In this context, communication doesn't refer to what protocol you should use (HTTP and REST, AMQP, messaging, and so on). Instead, it addresses what communication style you should use, and especially how coupled your microservices should be. Depending on the level of coupling, when failure occurs, the impact of that failure on your system will vary significantly.

In a distributed system like a microservices-based application, with so many artifacts moving around and with distributed services across many servers or hosts, components will eventually fail. So you need to design your microservices and the communication across them considering the common risks.

A popular approach is to implement HTTP (REST)-based microservices, due to their simplicity. It's okay for simple interaction between microservices and API Gateway or client apps, but it's terrible for long chains of synchronous HTTP calls across microservices. There are important points to consider when going down this path:

• Blocking and low performance
• Coupling microservices with HTTP
• Failure in any one microservice

Therefore, in order to enforce microservice autonomy and have better resiliency, you should minimize the use of chains of request/response communication across microservices. It's recommended that you use only asynchronous interaction for inter-microservice communication, either by using asynchronous message- and event-based communication, or by using (asynchronous) HTTP polling independently of the original HTTP request/response cycle.

Identify domain-model boundaries for each microservice

The goal should be to get to the most meaningful separation guided by your domain knowledge. Cohesion is a way to identify how to break apart or group together microservices.

To identify bounded contexts, you can use a DDD pattern called the Context Mapping pattern. A BC is autonomous and includes the details of a single domain -details like the domain entities- and defines integration contracts with other BCs.

When designing a large application, developers accept the differences and richness provided by each domain, not try to unify them.

However, you might also have entities that have a different shape but share the same identity across the multiple domain models from the multiple microservices. Basically, there's a shared concept of a user that exists in multiple services (domains), which all share the identity of that user. But in each domain model there might be additional or different details about the user entity. The benefits are:

• reduce duplication
• having a primary microservice that owns a certain type of data per entity so that updates and queries for that type of data are driven only by that microservice.

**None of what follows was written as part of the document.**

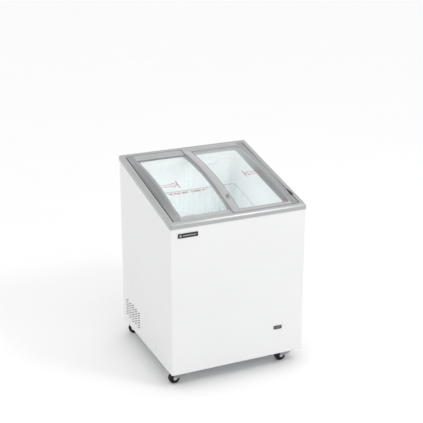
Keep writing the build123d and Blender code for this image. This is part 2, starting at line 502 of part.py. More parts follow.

API gateway pattern vs Direct client-to-microservice communication

Direct client-to-microservice communication

In this approach, each microservice has a public endpoint, sometimes with a different TCP port for each microservice.

In production environments, you could have an Application Delivery Controller (ADC) like Azure Application Gateway between your microservices and the Internet. This layer acts as a transparent tier that not only performs load balancing, but secures your services by offering SSL termination.

A direct client-to-microservice communication architecture could be good enough for a small microservice-based application, especially if the client app is a server-side web application like an ASP.NET MVC app. Consider the following questions when developing a large application based on microservices:

• How can client apps minimize the number of requests to the back end and reduce chatty communication to multiple microservices?
• How can you handle cross-cutting concerns such as authorization, data transformations, and dynamic request dispatching? API Gateway is a place to handle them.
• How can client apps communicate with services that use non-Internet-friendly protocols? Requests must be performed through protocols like HTTP/HTTPS and translated to the other protocols afterwards
• How can you shape a facade especially made for mobile apps? API Gateway is a choice.

Why consider API Gateways instead of direct client-to-microservice communication

• Coupling: Without the API Gateway pattern, the client apps are coupled to the internal microservices. The client apps need to know how the multiple areas of the application are decomposed in microservices.

• Too many round trips: A single page/screen in the client app might require several calls to multiple services.

• Security issues: Without a gateway, all the microservices must be exposed to the "external world", making the attack surface larger than if you hide internal microservices that aren't directly used by the client apps.

• Cross-cutting concerns: Each publicly published microservice must handle concerns such as authorization and SSL.

API Gateway

This pattern is a service that provides a single-entry point for certain groups of microservices. The API Gateway pattern is also sometimes known as the "backend for frontend" (BFF) because you build it while thinking about the needs of the client app.

Therefore, the API gateway sits between the client apps and the microservices. It acts as a reverse proxy, routing requests from clients to services. It can also provide other cross-cutting features such as authentication, SSL termination, and cache.

That fact can be an important risk because your API Gateway service will be growing and evolving based on many different requirements from the client apps. That's why it's very much recommended to split the API Gateway in multiple services or multiple smaller API Gateways, one per client app form-factor type, for instance.

Drawbacks of API Gateway:

• Coupling that tier with the internal microservices
• An additional possible single point of failure
• An API Gateway can introduce increased response time due to the additional network call.
• If not scaled out properly, the API Gateway can become a bottleneck.
• An API Gateway requires additional development cost and future maintenance if it includes custom logic and data aggregation.
• If the API Gateway is developed by a single team, there can be a development bottleneck. We can have several fined-grained API Gateways or segregate the API Gateway internally into multiple areas or layers owned by different teams working on the internal microservices.